Supplied material
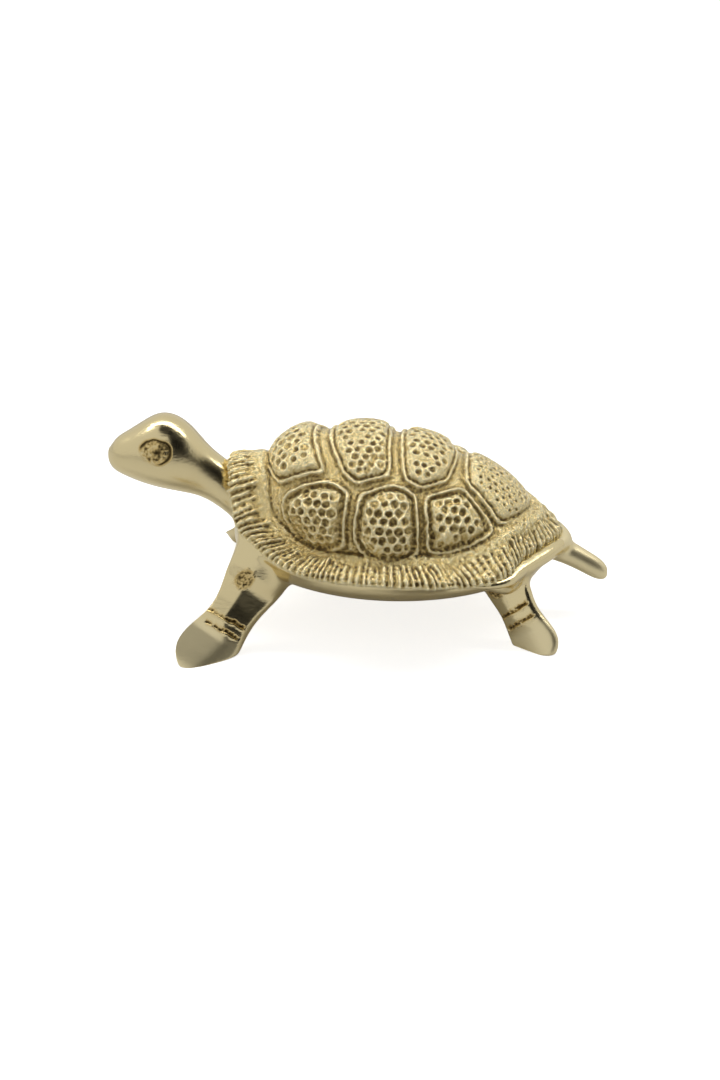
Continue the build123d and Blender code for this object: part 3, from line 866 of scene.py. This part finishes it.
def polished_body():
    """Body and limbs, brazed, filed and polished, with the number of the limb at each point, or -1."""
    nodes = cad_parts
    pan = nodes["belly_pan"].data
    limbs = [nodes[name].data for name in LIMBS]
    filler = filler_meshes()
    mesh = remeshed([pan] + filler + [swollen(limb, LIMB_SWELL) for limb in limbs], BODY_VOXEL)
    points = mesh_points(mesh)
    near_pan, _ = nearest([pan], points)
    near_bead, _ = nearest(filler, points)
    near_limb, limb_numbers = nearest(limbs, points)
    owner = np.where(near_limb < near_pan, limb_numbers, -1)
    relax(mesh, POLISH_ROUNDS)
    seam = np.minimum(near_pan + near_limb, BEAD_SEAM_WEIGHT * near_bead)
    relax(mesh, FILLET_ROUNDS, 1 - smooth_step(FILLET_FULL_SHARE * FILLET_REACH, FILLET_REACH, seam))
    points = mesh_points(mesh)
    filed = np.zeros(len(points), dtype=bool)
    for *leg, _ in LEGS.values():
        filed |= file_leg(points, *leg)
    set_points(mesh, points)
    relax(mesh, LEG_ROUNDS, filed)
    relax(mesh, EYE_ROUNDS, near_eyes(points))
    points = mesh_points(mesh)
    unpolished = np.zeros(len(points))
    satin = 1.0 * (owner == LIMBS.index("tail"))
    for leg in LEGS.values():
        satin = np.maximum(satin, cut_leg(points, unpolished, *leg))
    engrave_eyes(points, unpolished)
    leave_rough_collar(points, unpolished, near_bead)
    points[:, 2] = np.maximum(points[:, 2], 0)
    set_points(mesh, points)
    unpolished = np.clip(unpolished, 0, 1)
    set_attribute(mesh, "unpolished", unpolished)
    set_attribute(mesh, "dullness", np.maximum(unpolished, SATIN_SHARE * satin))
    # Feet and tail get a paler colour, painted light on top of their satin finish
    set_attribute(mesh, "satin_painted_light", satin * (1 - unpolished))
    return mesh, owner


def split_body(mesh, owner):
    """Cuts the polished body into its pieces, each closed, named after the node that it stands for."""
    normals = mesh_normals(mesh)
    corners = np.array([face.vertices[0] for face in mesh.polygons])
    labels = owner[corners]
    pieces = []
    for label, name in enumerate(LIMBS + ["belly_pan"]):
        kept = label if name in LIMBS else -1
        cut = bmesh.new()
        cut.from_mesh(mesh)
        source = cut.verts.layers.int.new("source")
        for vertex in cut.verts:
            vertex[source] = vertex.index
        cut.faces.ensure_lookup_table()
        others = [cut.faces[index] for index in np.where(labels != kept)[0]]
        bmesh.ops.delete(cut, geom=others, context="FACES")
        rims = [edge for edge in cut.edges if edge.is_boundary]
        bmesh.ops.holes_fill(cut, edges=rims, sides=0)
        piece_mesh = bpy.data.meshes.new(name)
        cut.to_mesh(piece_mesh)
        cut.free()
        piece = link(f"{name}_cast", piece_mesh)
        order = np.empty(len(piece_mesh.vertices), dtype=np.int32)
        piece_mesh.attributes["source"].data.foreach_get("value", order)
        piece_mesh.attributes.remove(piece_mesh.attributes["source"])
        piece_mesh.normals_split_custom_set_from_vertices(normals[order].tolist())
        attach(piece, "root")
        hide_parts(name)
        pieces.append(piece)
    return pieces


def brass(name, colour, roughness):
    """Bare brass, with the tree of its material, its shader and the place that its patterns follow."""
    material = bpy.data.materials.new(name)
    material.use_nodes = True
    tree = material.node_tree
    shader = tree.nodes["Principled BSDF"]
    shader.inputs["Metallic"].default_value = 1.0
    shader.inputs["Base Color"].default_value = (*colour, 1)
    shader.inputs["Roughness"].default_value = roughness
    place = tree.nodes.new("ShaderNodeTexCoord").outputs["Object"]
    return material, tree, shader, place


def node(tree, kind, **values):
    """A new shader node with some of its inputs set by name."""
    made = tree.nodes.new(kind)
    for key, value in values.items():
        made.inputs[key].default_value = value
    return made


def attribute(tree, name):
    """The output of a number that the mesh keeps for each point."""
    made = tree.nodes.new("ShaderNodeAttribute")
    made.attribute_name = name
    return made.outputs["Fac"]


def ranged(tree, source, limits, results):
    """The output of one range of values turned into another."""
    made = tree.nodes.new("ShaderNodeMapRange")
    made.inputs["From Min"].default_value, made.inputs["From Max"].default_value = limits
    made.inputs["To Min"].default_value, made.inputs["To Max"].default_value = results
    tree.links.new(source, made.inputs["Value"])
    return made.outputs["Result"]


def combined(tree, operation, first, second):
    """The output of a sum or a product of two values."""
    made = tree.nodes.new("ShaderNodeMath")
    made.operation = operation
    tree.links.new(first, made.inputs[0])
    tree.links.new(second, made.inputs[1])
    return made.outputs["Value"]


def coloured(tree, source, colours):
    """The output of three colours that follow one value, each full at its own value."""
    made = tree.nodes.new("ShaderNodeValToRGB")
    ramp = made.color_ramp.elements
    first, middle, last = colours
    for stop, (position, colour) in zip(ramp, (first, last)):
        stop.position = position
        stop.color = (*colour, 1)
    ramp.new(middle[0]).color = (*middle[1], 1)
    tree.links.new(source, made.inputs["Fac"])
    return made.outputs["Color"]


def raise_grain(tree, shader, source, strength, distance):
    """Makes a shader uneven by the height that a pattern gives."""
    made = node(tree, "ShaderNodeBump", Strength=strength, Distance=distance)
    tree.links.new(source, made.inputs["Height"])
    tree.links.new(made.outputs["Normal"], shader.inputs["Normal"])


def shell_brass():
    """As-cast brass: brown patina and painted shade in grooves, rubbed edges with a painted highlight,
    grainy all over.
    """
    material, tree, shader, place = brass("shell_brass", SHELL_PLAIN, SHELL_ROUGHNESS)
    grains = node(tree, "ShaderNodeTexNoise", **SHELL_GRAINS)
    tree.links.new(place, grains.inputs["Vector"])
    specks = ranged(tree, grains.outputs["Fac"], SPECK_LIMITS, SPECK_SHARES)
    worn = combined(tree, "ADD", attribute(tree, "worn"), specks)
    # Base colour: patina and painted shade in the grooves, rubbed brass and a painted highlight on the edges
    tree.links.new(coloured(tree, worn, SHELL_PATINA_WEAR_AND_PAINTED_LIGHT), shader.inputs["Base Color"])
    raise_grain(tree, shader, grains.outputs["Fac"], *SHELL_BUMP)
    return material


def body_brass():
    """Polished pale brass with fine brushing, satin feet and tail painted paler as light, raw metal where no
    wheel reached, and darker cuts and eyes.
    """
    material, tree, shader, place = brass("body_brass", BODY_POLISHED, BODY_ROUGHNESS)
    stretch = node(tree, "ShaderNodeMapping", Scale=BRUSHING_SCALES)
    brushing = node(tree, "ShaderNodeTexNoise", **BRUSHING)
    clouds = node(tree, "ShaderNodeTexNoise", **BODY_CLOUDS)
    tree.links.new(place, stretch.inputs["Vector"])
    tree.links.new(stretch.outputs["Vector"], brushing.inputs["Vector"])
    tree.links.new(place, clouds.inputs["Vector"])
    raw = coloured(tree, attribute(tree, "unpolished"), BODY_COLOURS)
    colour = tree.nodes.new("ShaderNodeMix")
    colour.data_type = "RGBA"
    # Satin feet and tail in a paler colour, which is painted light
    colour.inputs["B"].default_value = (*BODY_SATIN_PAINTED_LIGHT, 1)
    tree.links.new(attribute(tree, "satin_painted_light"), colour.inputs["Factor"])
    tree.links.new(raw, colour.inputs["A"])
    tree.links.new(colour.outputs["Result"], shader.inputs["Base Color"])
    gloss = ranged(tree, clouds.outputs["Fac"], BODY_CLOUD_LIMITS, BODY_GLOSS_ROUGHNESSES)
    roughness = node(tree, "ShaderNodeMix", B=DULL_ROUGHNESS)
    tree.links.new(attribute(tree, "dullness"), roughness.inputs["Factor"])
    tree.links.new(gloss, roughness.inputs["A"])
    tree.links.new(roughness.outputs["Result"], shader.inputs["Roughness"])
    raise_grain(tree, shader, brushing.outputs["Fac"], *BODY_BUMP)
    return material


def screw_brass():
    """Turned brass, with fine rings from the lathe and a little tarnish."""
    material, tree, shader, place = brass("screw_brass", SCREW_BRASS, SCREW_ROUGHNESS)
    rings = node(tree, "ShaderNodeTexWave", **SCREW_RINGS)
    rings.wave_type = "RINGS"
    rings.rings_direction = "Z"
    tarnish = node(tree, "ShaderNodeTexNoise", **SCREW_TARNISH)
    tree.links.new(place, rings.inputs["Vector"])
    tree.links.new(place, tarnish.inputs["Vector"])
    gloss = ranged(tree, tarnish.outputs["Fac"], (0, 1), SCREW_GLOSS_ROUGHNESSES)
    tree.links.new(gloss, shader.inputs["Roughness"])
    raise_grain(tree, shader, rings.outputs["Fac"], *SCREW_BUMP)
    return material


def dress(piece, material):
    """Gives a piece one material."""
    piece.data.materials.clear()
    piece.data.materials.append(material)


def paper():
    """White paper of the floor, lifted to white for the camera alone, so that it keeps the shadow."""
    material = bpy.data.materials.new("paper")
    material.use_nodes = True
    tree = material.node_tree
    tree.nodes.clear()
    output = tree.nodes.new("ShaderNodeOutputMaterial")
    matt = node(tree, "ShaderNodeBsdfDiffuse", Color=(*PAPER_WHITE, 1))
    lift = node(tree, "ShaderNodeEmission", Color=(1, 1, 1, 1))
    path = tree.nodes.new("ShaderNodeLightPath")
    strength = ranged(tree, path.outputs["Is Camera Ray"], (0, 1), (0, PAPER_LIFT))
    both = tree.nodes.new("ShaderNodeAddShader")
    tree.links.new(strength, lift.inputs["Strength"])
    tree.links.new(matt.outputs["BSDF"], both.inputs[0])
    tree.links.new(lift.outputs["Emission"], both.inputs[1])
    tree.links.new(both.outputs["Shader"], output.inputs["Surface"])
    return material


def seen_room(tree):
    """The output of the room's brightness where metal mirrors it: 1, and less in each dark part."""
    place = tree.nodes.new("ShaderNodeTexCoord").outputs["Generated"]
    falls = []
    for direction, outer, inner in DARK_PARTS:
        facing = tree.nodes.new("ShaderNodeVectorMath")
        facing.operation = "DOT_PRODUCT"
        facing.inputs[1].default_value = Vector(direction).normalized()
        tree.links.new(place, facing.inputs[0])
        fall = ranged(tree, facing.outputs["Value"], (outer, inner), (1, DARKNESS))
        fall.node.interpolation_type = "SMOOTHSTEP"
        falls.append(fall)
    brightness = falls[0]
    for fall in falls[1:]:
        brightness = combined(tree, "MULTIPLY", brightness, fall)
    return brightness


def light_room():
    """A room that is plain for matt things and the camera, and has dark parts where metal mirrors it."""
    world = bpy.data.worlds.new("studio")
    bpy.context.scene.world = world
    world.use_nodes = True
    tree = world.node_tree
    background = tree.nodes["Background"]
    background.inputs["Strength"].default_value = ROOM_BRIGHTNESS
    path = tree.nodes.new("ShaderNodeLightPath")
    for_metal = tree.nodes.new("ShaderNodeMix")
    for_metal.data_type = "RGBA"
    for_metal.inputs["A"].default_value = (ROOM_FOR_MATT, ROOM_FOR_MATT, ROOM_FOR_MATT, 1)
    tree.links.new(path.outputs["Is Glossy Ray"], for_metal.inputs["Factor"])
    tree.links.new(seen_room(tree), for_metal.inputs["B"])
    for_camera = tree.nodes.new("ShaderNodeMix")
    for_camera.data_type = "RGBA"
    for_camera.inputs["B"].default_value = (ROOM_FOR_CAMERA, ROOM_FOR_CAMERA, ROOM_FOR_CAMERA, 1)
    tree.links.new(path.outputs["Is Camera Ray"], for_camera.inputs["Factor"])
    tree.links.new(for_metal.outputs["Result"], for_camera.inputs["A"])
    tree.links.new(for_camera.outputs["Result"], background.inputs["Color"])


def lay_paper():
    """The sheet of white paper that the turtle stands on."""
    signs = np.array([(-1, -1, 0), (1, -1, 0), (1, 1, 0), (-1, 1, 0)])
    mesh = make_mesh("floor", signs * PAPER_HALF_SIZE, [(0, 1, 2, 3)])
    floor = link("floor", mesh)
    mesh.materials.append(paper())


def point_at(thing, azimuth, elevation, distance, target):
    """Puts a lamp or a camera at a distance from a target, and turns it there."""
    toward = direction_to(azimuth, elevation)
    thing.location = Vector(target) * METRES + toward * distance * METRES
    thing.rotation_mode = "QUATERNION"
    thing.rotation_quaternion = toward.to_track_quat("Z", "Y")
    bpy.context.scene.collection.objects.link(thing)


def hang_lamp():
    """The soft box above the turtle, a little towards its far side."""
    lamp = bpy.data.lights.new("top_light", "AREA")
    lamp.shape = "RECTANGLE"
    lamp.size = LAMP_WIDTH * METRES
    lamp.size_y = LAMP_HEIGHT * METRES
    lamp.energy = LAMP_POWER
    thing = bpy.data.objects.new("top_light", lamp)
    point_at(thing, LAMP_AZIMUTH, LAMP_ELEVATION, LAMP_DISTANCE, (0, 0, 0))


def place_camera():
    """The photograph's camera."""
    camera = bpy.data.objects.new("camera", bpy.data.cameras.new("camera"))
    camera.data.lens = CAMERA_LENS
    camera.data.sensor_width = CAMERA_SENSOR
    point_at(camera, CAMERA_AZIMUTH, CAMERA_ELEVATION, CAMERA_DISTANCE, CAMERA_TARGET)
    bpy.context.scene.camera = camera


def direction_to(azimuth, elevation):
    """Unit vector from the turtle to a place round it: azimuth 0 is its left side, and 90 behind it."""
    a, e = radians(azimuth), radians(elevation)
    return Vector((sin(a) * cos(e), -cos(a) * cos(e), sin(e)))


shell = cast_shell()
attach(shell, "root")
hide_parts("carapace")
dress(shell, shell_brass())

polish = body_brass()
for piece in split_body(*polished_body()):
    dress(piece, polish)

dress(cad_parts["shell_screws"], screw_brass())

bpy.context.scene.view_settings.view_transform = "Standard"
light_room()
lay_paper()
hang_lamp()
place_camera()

What you should do
Copy out only the lines running from the beginning of the data to the line with "limbs, brazed, filed", both ends included.

Exercise result
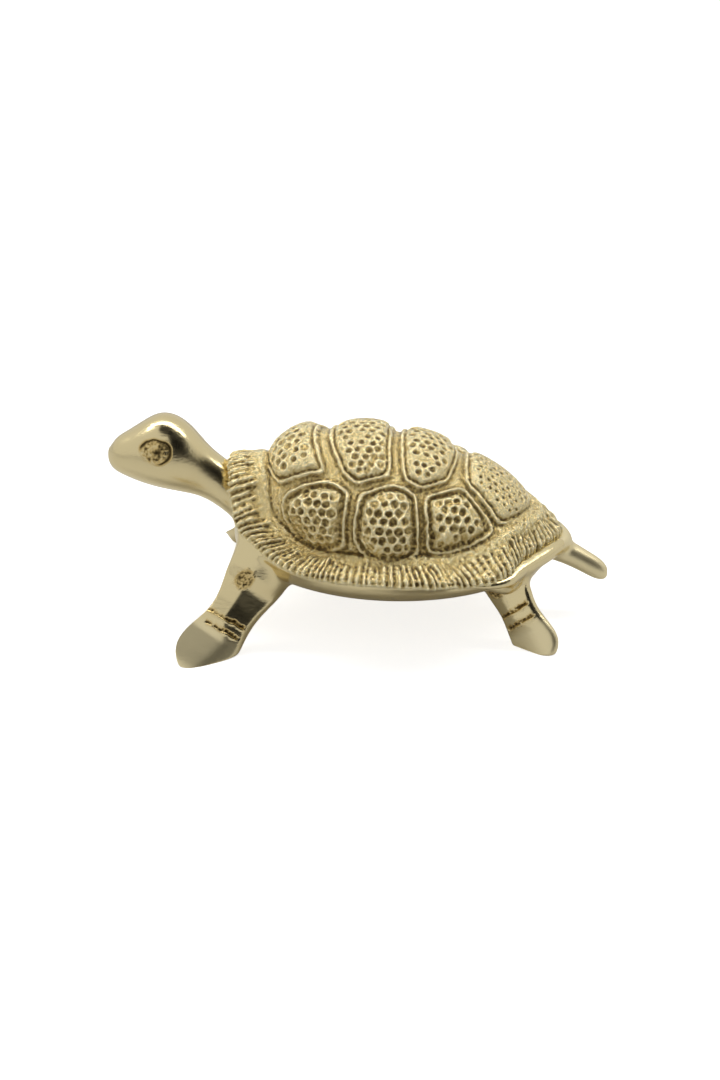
Continue the build123d and Blender code for this object: part 3, from line 866 of scene.py. This part finishes it.
def polished_body():
    """Body and limbs, brazed, filed and polished, with the number of the limb at each point, or -1."""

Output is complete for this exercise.